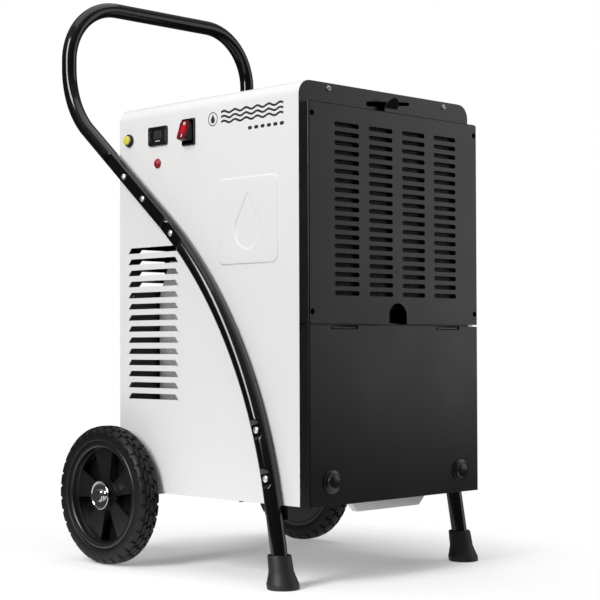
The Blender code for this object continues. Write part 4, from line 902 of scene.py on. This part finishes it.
def build_button():
    """The push button's knurled nut and its cap."""
    bore = 0.0087
    nut = [(bore, 0), (0.0112, 0), (0.0115, 0.0005), (0.0115, 0.0038), (0.0109, 0.0048), (0.0098, 0.0056),
           (0.0089, 0.0056), (bore, 0.005)]

    def knurl(i, radius, _):
        return radius - (0.0006 if radius > 0.0105 and i % 4 < 2 else 0.0)

    make("button_nut", lathe_left(nut, BUTTON_PLACE, 96, closed=True, ripple=knurl), "black_plastic",
         node="button_bezel", smooth=30)
    cap = [(0, 0.01), (0.003, 0.01), (0.0058, 0.0098), (0.0072, 0.0094), (0.008, 0.0087),
           (0.0083, 0.0078), (0.0083, 0.003), (0.006, 0.003), (0.006, -0.012), (0, -0.012)]
    make("button_cap", lathe_left(cap, BUTTON_PLACE, 64), "yellow_plastic", "button",
         node="push_button", smooth=40)


def panel_prism(low, high, radius, steps, outer, inner=0.0):
    """A rounded block on the left wall, between two distances out of it."""
    return prism(rounded_rectangle(low, high, radius, steps), "X", SIDE - outer, SIDE - inner)


def outer_edges(distance):
    """Chooses the edges at a distance out of the left wall."""
    return lambda edge: all(abs(vert.co.x - SIDE + distance) < 1e-6 for vert in edge.verts)


def build_hour_meter():
    """The meter's frame with two side strips of lighter grey, painted highlights on its inner chamfers, and
    its glass with a display and a plain bar on it.
    """
    bm = round_edges(panel_prism(METER_LOW, METER_HIGH, 0.0035, 8, 0.0042), outer_edges(0.0042), 0.001)
    low, high = (0.1075, 0.7655), (0.139, 0.7885)
    bm = cut(bm, panel_prism(low, high, 0.0012, 4, 0.006, 0.0016))
    strips = []
    for y in (0.1012, 0.1442):
        bm = cut(bm, panel_prism((y - 0.0016, 0.765), (y + 0.0016, 0.7865), 0.0012, 4, 0.006, 0.0036))
        strips.append(box((SIDE - 0.0039, y - 0.0013, 0.7655), (SIDE - 0.0034, y + 0.0013, 0.786)))
    make("meter_frame", bm, "black_plastic", node="hour_meter", smooth=30, bevel=0.0002)
    # Painted highlights: the strips' lighter grey stands in for light caught on the frame's inner chamfers.
    make("meter_painted_highlights", combine(strips), "motor_paint", bevel=0.0002)
    make("meter_glass", panel_prism(*inset_box(low, high, 0.0004), 0.001, 4, 0.0024, 0.0017),
         "black_plastic", node="hour_meter_window", bevel=0.0002)
    make("meter_display", panel_prism((0.1125, 0.77), (0.134, 0.785), 0.0008, 4, 0.0028, 0.0022),
         "window", bevel=0.0001)
    make("meter_bar", panel_prism((0.117, 0.7655), (0.1295, 0.767), 0.0003, 3, 0.0029, 0.0023),
         "white_ink")


def rocker_point(z, u, y):
    """A point on the rocker: z along its face, u outwards, y across."""
    x = ROCKER_PIVOT[0] - (u * math.cos(ROCKER_TILT) - z * math.sin(ROCKER_TILT))
    return (x, y, ROCKER_PIVOT[1] + z * math.cos(ROCKER_TILT) + u * math.sin(ROCKER_TILT))


def rocker_face_u(z):
    """Height of the rocker's slightly hollow face."""
    return 0.0083 + 0.0012 * (z / 0.018) ** 2


def rocker_solid(rings):
    """A solid between two rings of (along, outwards, across) places on the rocker."""
    bm = bmesh.new()
    rings = [[bm.verts.new(rocker_point(z, u, SWITCH_MIDDLE[0] + y)) for z, u, y in ring] for ring in rings]
    return skin(bm, rings, rings)


def rocker_patch(outline, lift, thickness):
    """A thin shape that follows the rocker's face; outline in (across, along)."""
    return rocker_solid([[(z, rocker_face_u(z) + height, y) for y, z in outline]
                         for height in (lift, lift - thickness)])


def build_switch():
    """The switch's frame, its tilted cap, the red lens over it with a painted glow in its middle and painted
    shade round it, and the generic marks.
    """
    bm = round_edges(panel_prism(SWITCH_LOW, SWITCH_HIGH, 0.0022, 5, 0.0034), outer_edges(0.0034), 0.0009)
    low, high = inset_box(SWITCH_LOW, SWITCH_HIGH, 0.002)
    bm = join(bm, box((SIDE - 0.0005, *low), (-0.193, *high)))
    low, high = inset_box(SWITCH_LOW, SWITCH_HIGH, 0.0029)
    bm = cut(bm, box((SIDE - 0.01, *low), (-0.195, *high)))
    make("switch_frame", bm, "black_plastic", node="power_switch_base", smooth=30, bevel=0.0002)
    half, corner = 0.0137, (0.0178, 0.003)
    side_view = [(z, rocker_face_u(z)) for z in (0.0018 * k for k in range(10, -11, -1))]
    side_view += [(-corner[0], corner[1])] + arc((0, 0), 0.0165, -160, -20, 10) + [corner]
    limit = rounded_rectangle((-half - 0.0005, -0.0182), (half + 0.0005, 0.0182), 0.009, 10)
    bm = boolean(rocker_solid([[(z, u, y) for z, u in side_view] for y in (-half, half)]),
                 rocker_solid([[(z, u, y) for y, z in limit] for u in (-0.025, 0.025)]), "INTERSECT")
    make("rocker_cap", bm, "rocker_frame", "rocker", node="power_rocker",
         smooth=25, bevel=0.0008, segments=3)
    lens = rounded_rectangle((-0.0127, -0.017), (0.0127, 0.017), 0.0083, 8)
    glow = rounded_rectangle((-0.0066, -0.008), (0.0066, 0.008), 0.003, 6)
    stroke = rounded_rectangle((-0.0012, -0.0142), (0.0012, -0.0086), 0.0008, 3)
    circle_middle = (0, 0.0115)
    circle_parts = [arc(circle_middle, 0.003, a, a + 24, 2) + arc(circle_middle, 0.0014, a + 24, a, 2)
                    for a in range(0, 360, 24)]
    # The lens's darker red is painted shade, and the brighter patch over its middle is a painted glow, not a
    # lamp.
    make("rocker_lens", rocker_patch(lens, 0.0003, 0.0008), "shaded_lens_red", "rocker",
         bevel=0.0002)
    make("rocker_painted_glow", rocker_patch(glow, 0.0014, 0.001), "red_plastic", "rocker", bevel=0.0001)
    make("rocker_mark_on", rocker_patch(stroke, 0.0009, 0.0005), "white_ink", "rocker")
    make("rocker_mark_off", combine([rocker_patch(part, 0.0009, 0.0005) for part in circle_parts]),
         "white_ink", "rocker")


def build_lamp():
    """The domed signal lamp with its collar, and its body behind the wall."""
    behind = SIDE + 0.196
    profile = [(0, 0.0062), (0.0022, 0.006), (0.0042, 0.0054), (0.0058, 0.0044), (0.0068, 0.0031),
               (0.0074, 0.0024), (0.0083, 0.002), (0.0087, 0.0013), (0.0087, 0), (0.0068, 0),
               (0.0068, behind), (0, behind)]
    make("signal_lamp", lathe_left(profile, LAMP_PLACE, 64), "lamp_red", node="indicator_lamp",
         smooth=40)


# ------------------------ CAD nodes that stay, with finer finishes
KEPT = {
    "aluminium": ("condenser", "evaporator"),
    "motor_paint": ("compressor", "fan_motor"),
    "copper": ("discharge_pipe", "suction_pipe"),
    "black_plastic": ("drip_tray", "fan", "cable_gland", "tank_handle"),
    "galvanised": ("fan_shroud", "mid_deck", "motor_bracket", "partition", "control_box"),
    "yellow_plastic": ("tank_float",),
}


def dress_cad_nodes():
    """Give the CAD nodes that nothing replaces their procedural finishes."""
    for material, names in KEPT.items():
        for name in names:
            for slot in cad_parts[name].material_slots:
                slot.material = MATERIAL[material]


# ------------------------ stage: floor, lights, camera
def build_stage():
    """A round pale floor that fades out round the object."""
    height, sides = -0.0002, 64
    bm = bmesh.new()
    rings = [[bm.verts.new((0, 0, height))] * sides]
    for radius in (1.0, 2.0, 3.0, 4.0):
        rings.append([bm.verts.new((x, y, height)) for x, y in circle((0, 0), radius, sides)])
    mesh = mesh_of(skin(bm, rings), "studio_floor")
    mat, add, remap, links, shader = new_material(
        "studio_floor", Base_Color=(0.93, 0.93, 0.93, 1), Roughness=0.9, Specular_IOR_Level=0.1,
        Emission_Color=(1, 1, 1, 1), Emission_Strength=0.25)
    place = add("ShaderNodeTexCoord").outputs["Object"]
    off_centre = add("ShaderNodeVectorMath", operation="ADD")
    off_centre.inputs[1].default_value = (0.16, 0.0, 0.0)
    length = add("ShaderNodeVectorMath", operation="LENGTH")
    links.new(place, off_centre.inputs[0])
    links.new(off_centre.outputs["Vector"], length.inputs[0])
    fade = remap(length.outputs["Value"], (0.36, 0.8), (1, 0), interpolation_type="SMOOTHSTEP")
    links.new(fade, shader.inputs["Alpha"])
    mesh.materials.append(mat)
    linked_object("studio_floor", mesh)


def area_light(name, place, target, size, strength, size_y=None):
    """A soft box at a place, aimed at a target; strength is its surface brightness."""
    data = bpy.data.lights.new(name, "AREA")
    data.shape = "RECTANGLE"
    data.size, data.size_y = size, size_y or size
    data.energy = strength * math.pi * data.size * data.size_y
    lamp = linked_object(name, data)
    lamp.location = place
    lamp.rotation_mode = "QUATERNION"
    lamp.rotation_quaternion = (Vector(target) - Vector(place)).to_track_quat("-Z", "Y")
    lamp.visible_camera = False


def build_lights():
    """A white backdrop for the camera, a dim graded surround for the object, and three soft boxes."""
    world = bpy.data.worlds.new("studio")
    bpy.context.scene.world = world
    world.use_nodes = True
    world.node_tree.nodes.clear()
    add, remap = node_tools(world.node_tree)
    links = world.node_tree.links
    mix, ambient, white = add("ShaderNodeMixShader"), add("ShaderNodeBackground"), add("ShaderNodeBackground")
    white.inputs["Color"].default_value = (1, 1, 1, 1)
    split = add("ShaderNodeSeparateXYZ")
    links.new(add("ShaderNodeTexCoord").outputs["Generated"], split.inputs["Vector"])
    links.new(remap(split.outputs["Z"], (0.1, 0.8), (0.08, 0.38), interpolation_type="SMOOTHSTEP"),
              ambient.inputs["Strength"])
    links.new(add("ShaderNodeLightPath").outputs["Is Camera Ray"], mix.inputs["Fac"])
    links.new(ambient.outputs["Background"], mix.inputs[1])
    links.new(white.outputs["Background"], mix.inputs[2])
    links.new(mix.outputs["Shader"], add("ShaderNodeOutputWorld").inputs["Surface"])
    area_light("left_strip", (-2.6, -0.3, 1.8), (0, 0, 0.6), 0.8, 14.2, 2.1)
    area_light("top_softbox", (0.0, 0.0, 2.9), (0, 0, 0), 2.4, 1.2)
    area_light("right_softbox", (2.6, -1.85, 1.22), (0, -0.3, 0.6), 2.1, 1.12, 2.3)


def build_camera():
    """The photo's camera, from a fit of the cabinet's edges, the wheels and the feet."""
    yaw, pitch, roll = (math.radians(a) for a in (44.75, 1.04, -0.2))
    forward = Vector((math.sin(yaw) * math.cos(pitch), math.cos(yaw) * math.cos(pitch), math.sin(pitch)))
    right = Vector((math.cos(yaw), -math.sin(yaw), 0))
    up = right.cross(forward)
    across = math.cos(roll) * right + math.sin(roll) * up
    upward = -math.sin(roll) * right + math.cos(roll) * up
    data = bpy.data.cameras.new("photo_camera")
    data.lens = 92.634
    data.sensor_width = 36
    data.shift_y = 0.0264
    camera = linked_object("photo_camera", data)
    turn = Matrix((across, upward, -forward)).transposed().to_4x4()
    camera.matrix_world = Matrix.Translation((-1.9916, -2.08725, 0.4003)) @ turn
    bpy.context.scene.camera = camera


# ------------------------ build everything
build_camera()
for build in (build_tube, build_screws, build_feet, build_housing, build_emboss, build_print,
              build_front_plate, build_grille_cover, build_filter, build_door):
    build()
for wheel_sign, wheel_side in SIDES:
    build_wheel(wheel_sign, wheel_side)
for build in (build_axle, build_button, build_hour_meter, build_switch, build_lamp, build_rear_panel):
    build()
refined("under_pan", "base_pan", "black_paint", "chassis")
refined("water_tank", "tank", "tank_plastic", "tank")
dress_cad_nodes()
build_stage()
build_lights()
bpy.context.scene.view_settings.view_transform = "Standard"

——

- _What the task asks_
Print only the lines from the top of the data above down to the line holding "return lambda edge: all(abs(vert.co.x", inclusive.

- _Task response_
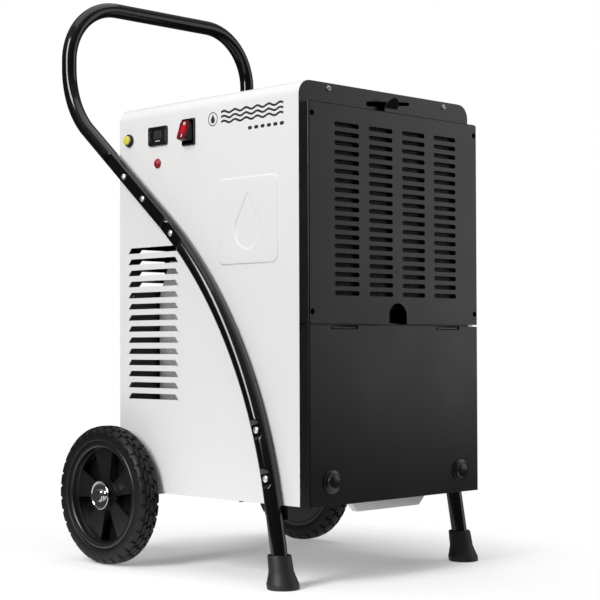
The Blender code for this object continues. Write part 4, from line 902 of scene.py on. This part finishes it.
def build_button():
    """The push button's knurled nut and its cap."""
    bore = 0.0087
    nut = [(bore, 0), (0.0112, 0), (0.0115, 0.0005), (0.0115, 0.0038), (0.0109, 0.0048), (0.0098, 0.0056),
           (0.0089, 0.0056), (bore, 0.005)]

    def knurl(i, radius, _):
        return radius - (0.0006 if radius > 0.0105 and i % 4 < 2 else 0.0)

    make("button_nut", lathe_left(nut, BUTTON_PLACE, 96, closed=True, ripple=knurl), "black_plastic",
         node="button_bezel", smooth=30)
    cap = [(0, 0.01), (0.003, 0.01), (0.0058, 0.0098), (0.0072, 0.0094), (0.008, 0.0087),
           (0.0083, 0.0078), (0.0083, 0.003), (0.006, 0.003), (0.006, -0.012), (0, -0.012)]
    make("button_cap", lathe_left(cap, BUTTON_PLACE, 64), "yellow_plastic", "button",
         node="push_button", smooth=40)


def panel_prism(low, high, radius, steps, outer, inner=0.0):
    """A rounded block on the left wall, between two distances out of it."""
    return prism(rounded_rectangle(low, high, radius, steps), "X", SIDE - outer, SIDE - inner)


def outer_edges(distance):
    """Chooses the edges at a distance out of the left wall."""
    return lambda edge: all(abs(vert.co.x - SIDE + distance) < 1e-6 for vert in edge.verts)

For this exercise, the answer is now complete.